SAADABAT NEDİR?

  Tarih

SAADABAT NEDİR?

III.Ahmet ve Nevşehirli İbrahim Paşa dönemine rastlayan “Lale devri”, yüzeyde ve üstyapıda bir Batılaşma, sözde ilerilik çabalarından ziyade bir zevk ve sefahat çağı niteliği taşır.
Bu devirde, Kağıthane ve çevresinde yapılan âlemler özellikle tarihe geçmiştir.

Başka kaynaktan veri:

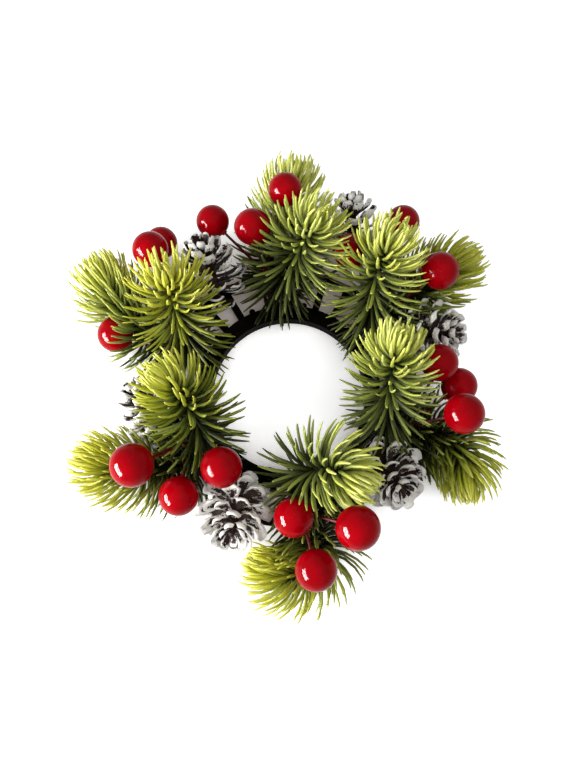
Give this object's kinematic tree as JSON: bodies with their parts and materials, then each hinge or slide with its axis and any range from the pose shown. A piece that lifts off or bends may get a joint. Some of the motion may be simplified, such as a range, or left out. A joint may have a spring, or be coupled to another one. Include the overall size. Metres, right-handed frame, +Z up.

Halk arasında Kağıthane ve burada yapılan alemler için kullanılmasına rağmen, Saadâbat aslında küçük bir sarayı andıran güzel bir köşke verilen ve, “saadet yeri” anlamına gelen bir isimdir.
Bizanslılar zamanında, şimdiki Şişli’nin arkalarına rastlayan yerde ilkel bir kağıt fabrikası bulunmaktaydı. İstanbul’un alınmasıyla bu fabrika öylece kalmış ve çevreye Kağıthane adı verilmişti. 16. yüzyıl başlarında burada akan Kağıthane deresi nedeniyle bir eğlence ve gezinti yeri olarak canlanan çevre, ilkbahar ve sonbahar aylarında İstanbullularla dolup taşardı.
18. yüzyılda III. Ahmet döneminin ünlü Sadrazamı Nevşehirli İbrahim Paşa, İstanbul’da kendi anlayış ve ölçülerine göre bir bayındırlık hamlesine girişmişti. Bu arada işletme ve üretim hesapları yapılmaksızın bazı fabrikalar açtı . Bir matbaanın kurulmasında öncülük etti. Yüzeydeki bu Batılaşma, ilerilik çabaları bir yana, Nevşehirli İbrahim Paşa düpedüz zevke, eğlenceye düşkün bir adamdı. Yazları çırağan âlemleri, Kağıthane safaları, kış aylarında helva sohbetleri, şiir meclisleri, tez zamanda saray çevresi ve yüksek tabakadan kişiler arasında yaygınlaştı. Süslü, zarif köşkler yaptırmak, lâle yetiştirmek, devrin ünlü şair ve müzik topluluklarıyla meclisler düzenlemek moda halini aldı. Lâlelere verilen adlar gibi, İstanbul’un belirli çevrelerinde yaptırılan köşklerin adları da şairaneydi. Neşatâbad (Neşe yeri), Emnâbad (Emin yer), Şerefâbâd (Şeref yeri), Şevkâbâd (Coşku yeri),bu köşklerden başlıcalarının adıydı.
Nevşehirli Damat İbrahim Paşa’nın Kağıthane’de 1721 yılında törenle temelini attığı köşk, bunların hepsinden görkemli ve büyük olacaktı. Devrin diliyle “kasr”, şimdiki anlamda köşk olan yapının tamamlanması için binlerce işçi çalıştı. Köşk beş aydan kısa bir süre içinde tamamlandı. Beyaz ve renkli mermerden köşk 30 sütun üzerine kurulmuştu . Kağıthane Deresi, ”Cedvel-i Sim”, yani “Gümüş Ark” adıyla mermer rıhtımlar arasına alınmıştı.
O yılın şeker bayramında, İbrahim Paşa bizzat III. Ahmet’i de davet ederek köşkü açtı. Sadrazam’ın yaptırdığı kasr bu çevrenin değer ve önemini büsbütün arttırmıştı Tez zamanda,”Çeşm-i Nur”, “Kasr-ı Cenân”, Kasr-ı Neşat gibi adlar taşıyan başka köşkler de kuruldu.
Saraya ve yüksek tabakaya kapılanmış ünlü ozan Nedim: “Bir safâ bahşedelim gel şu dil—f naşâde, Gidelim serv-i revânım.yürü Sa’dâbâd’e. ”
Diye çağrılar yapadursun, Lâle Devri’ne son veren ayaklanma bu sınırsız eğlence ve sefahat âlemlerine de kanlı bir fatura çıkardı. Saadâbât Köşkü tarih kitaplarında bir anı, Kağıthane’de bir yıkıntı olarak kaldı.